# [TASK INSTRUCTIONS]
Extract every line that contains the string "parts".

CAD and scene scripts
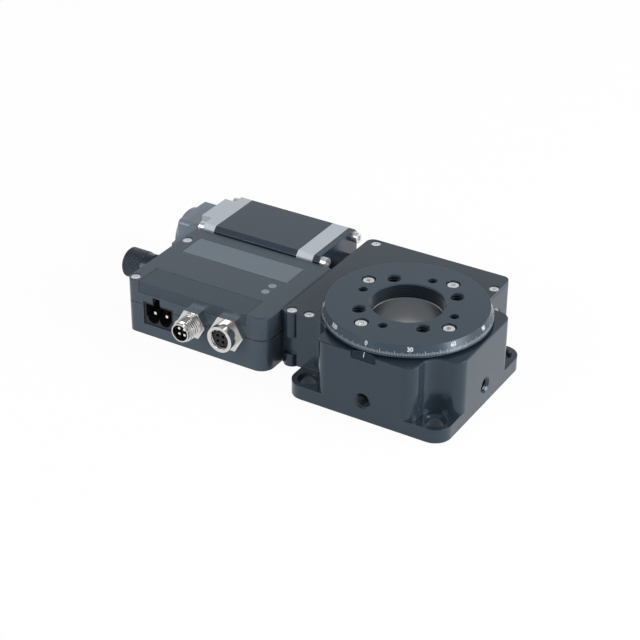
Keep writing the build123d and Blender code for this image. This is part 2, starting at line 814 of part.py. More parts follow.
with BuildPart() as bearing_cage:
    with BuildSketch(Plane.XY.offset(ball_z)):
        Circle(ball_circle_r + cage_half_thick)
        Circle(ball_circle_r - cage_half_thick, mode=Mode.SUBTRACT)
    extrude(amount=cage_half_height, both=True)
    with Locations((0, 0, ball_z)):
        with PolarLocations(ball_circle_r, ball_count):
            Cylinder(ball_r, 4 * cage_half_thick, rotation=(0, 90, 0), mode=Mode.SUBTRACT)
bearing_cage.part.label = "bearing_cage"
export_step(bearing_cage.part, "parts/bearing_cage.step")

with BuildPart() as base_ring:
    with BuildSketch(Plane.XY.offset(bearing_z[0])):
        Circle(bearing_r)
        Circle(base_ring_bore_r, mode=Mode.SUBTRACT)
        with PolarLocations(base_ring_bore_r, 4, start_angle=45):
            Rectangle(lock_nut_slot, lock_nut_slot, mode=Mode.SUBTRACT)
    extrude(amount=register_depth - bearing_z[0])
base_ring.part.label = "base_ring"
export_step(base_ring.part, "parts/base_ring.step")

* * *

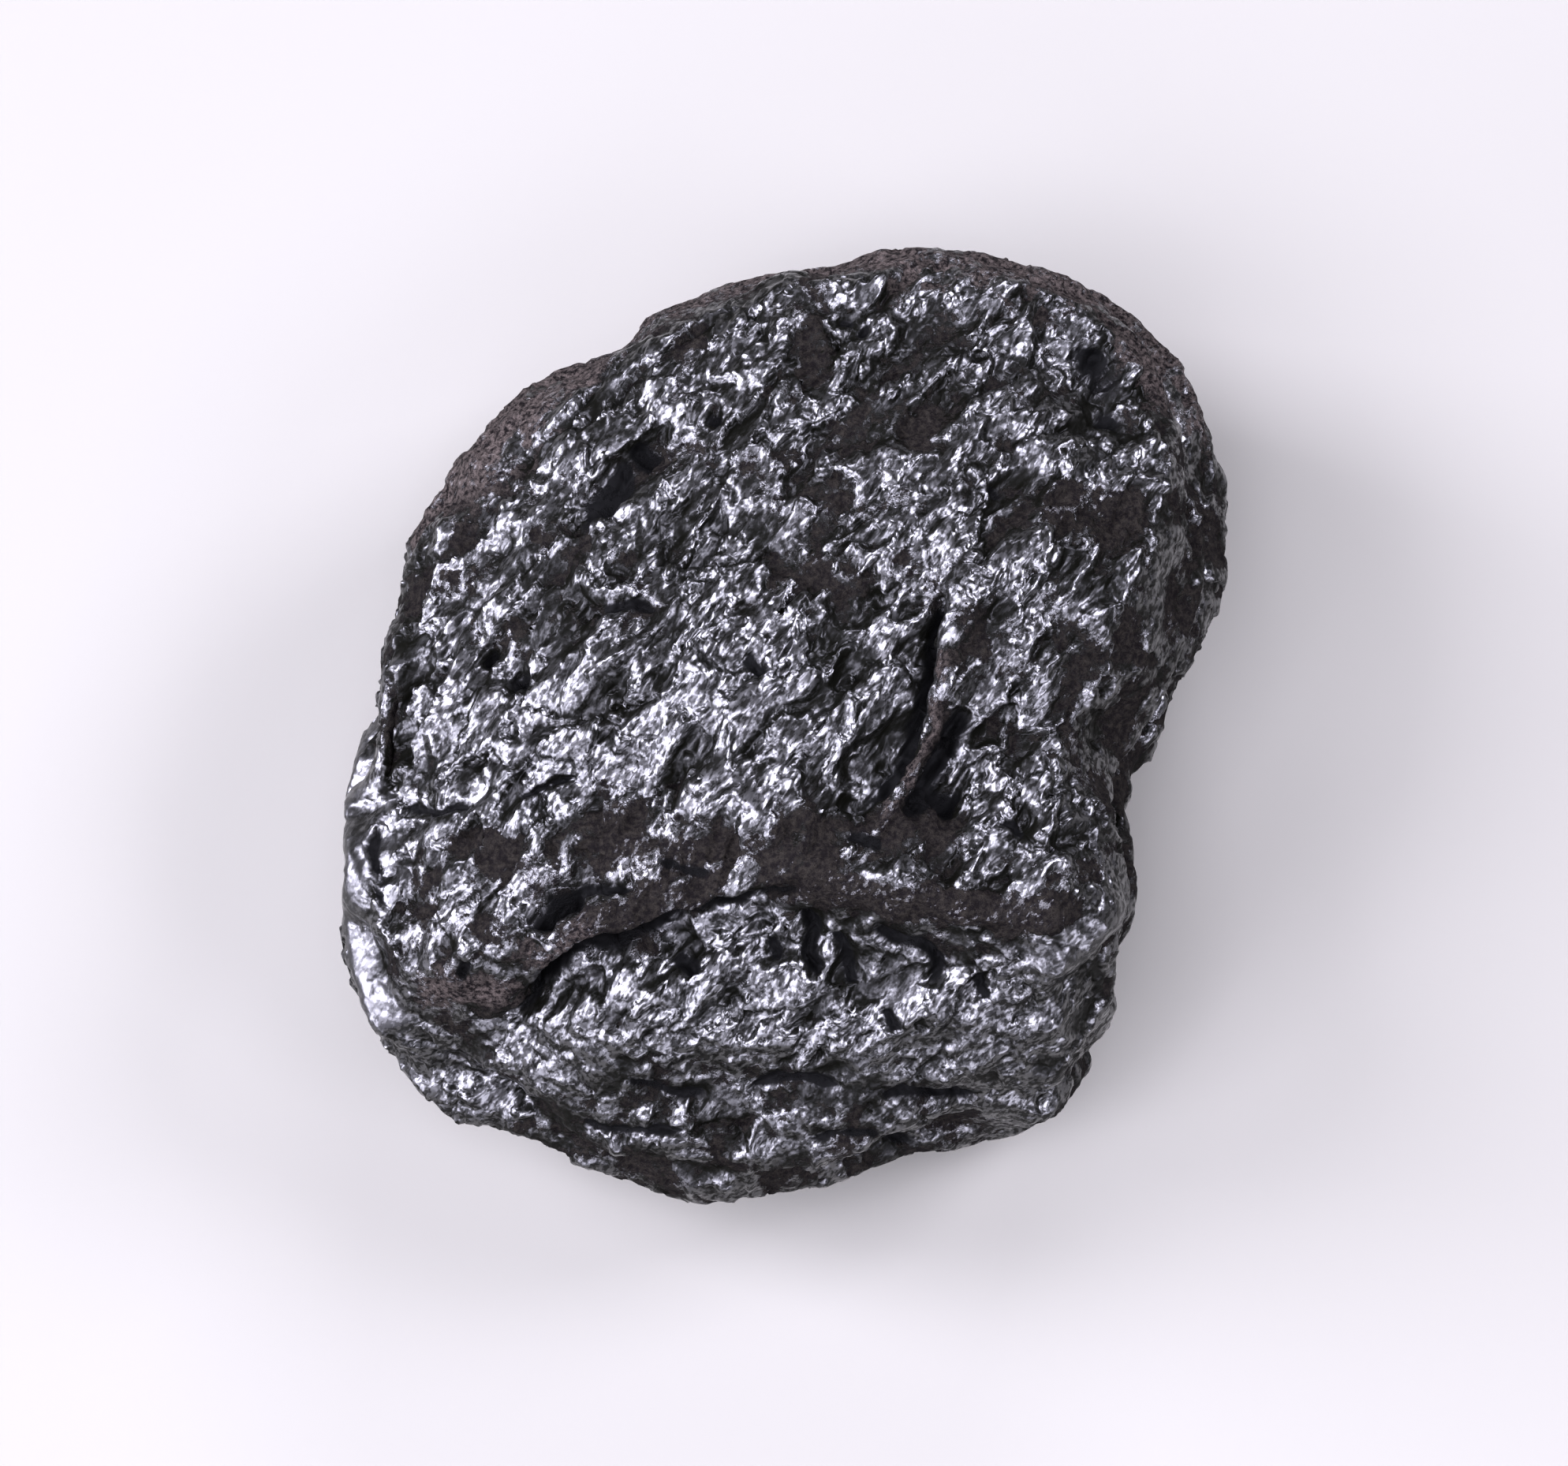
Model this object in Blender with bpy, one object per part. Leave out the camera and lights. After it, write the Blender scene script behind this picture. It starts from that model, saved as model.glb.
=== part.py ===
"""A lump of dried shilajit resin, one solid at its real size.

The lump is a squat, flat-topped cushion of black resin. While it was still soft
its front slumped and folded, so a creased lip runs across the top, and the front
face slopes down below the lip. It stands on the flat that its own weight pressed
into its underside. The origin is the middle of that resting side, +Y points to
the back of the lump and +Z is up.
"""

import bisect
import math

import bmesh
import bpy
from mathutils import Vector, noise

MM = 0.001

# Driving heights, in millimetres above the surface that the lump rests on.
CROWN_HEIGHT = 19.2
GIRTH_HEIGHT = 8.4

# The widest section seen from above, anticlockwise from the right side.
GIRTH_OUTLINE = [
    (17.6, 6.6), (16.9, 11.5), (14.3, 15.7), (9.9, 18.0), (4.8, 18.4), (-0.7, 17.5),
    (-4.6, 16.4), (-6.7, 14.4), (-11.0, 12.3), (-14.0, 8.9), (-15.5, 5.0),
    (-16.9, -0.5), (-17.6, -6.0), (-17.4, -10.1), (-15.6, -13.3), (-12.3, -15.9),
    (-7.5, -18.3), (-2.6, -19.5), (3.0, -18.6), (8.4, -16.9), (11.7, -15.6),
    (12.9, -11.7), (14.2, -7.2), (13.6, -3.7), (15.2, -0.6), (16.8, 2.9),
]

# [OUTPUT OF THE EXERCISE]
Keep writing the build123d and Blender code for this image. This is part 2, starting at line 814 of part.py. More parts follow.
export_step(bearing_cage.part, "parts/bearing_cage.step")
export_step(base_ring.part, "parts/base_ring.step")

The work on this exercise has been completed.